MR WHITINGTON: Exactly, it is, and whatever else they might be they are electricity infrastructure. The answer to the question about where is the regulation‑making power in the Development Act is that it is in section 108. In relation to the question of orders, can I read something out on the assumption that it will appear on the transcript so I can read it fairly quickly. This is addressing, first of all, question 1.1 and conveniently the questions are in the appeal book at 300 in the reasons of Justice Perry. In relation to question 1.1 we seek the answer, “No”.
KIRBY J: Are you going to vary the answers you got in the orders sought at 333?
MR WHITINGTON: Yes. As Justice Gummow said, we really would seek a kind of speaking order, that is some elaboration to the answer so that there is an explanation. So we would seek an answer in these terms, “no”.
GUMMOW J: This may be important because this has to go back and there is injunctive relief sought.

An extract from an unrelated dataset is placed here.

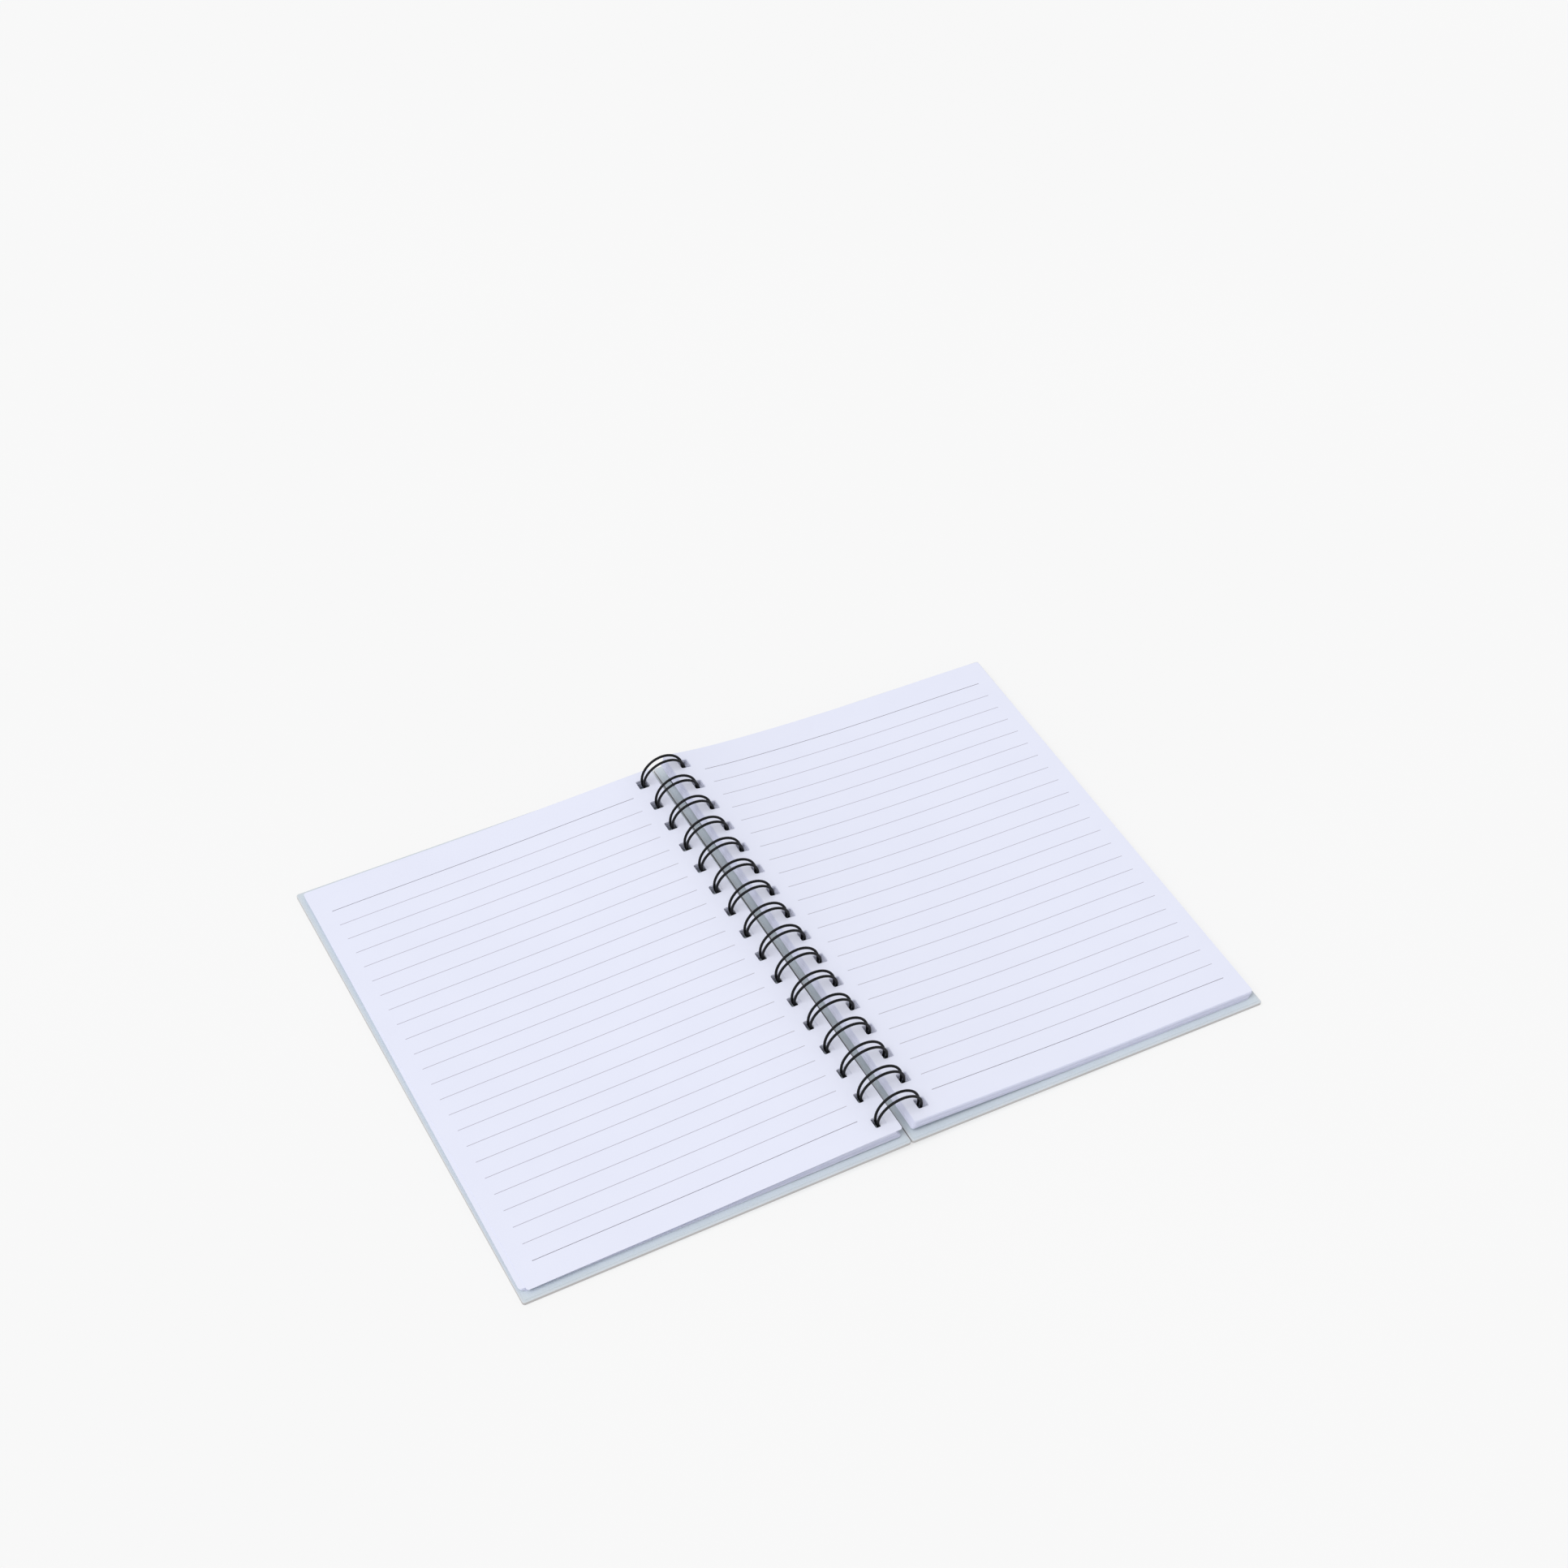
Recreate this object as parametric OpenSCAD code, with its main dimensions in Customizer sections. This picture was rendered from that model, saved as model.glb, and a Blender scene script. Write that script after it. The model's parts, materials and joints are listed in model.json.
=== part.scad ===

MR WHITINGTON: That is right and that is why we have tried to think it through from that point of view and I hope we have addressed it to suit our purposes. 1.1 we would seek along these lines: no, because the Stobie poles are not and do not become facilities for the purposes of the Telecommunications Act 1997 notwithstanding the installation on them of Hutchison’s facilities. Therefore, the Stobie poles are not and do not become towers within the meaning of clause 6 of Schedule 3 of the Act.
In relation to question 1.2 in the notice of appeal we simply seek an answer “yes”, but again we think that requires some elaboration and we would seek an answer in these terms: yes, and on the basis that the fact referred to in question 1.2(a) is not relevant to the identification of low‑impact facilities in the determination. That is a way of attempting to dispose of the difficulty created by the infelicitous question in 1.2(a) which may be misdirected. Unless there is anything arising out of that, they are our submissions in reply.
GLEESON CJ: Thank you, Mr Whitington. We will reserve our decision in this matter and we will adjourn until 9.30 tomorrow morning in Canberra and in Melbourne.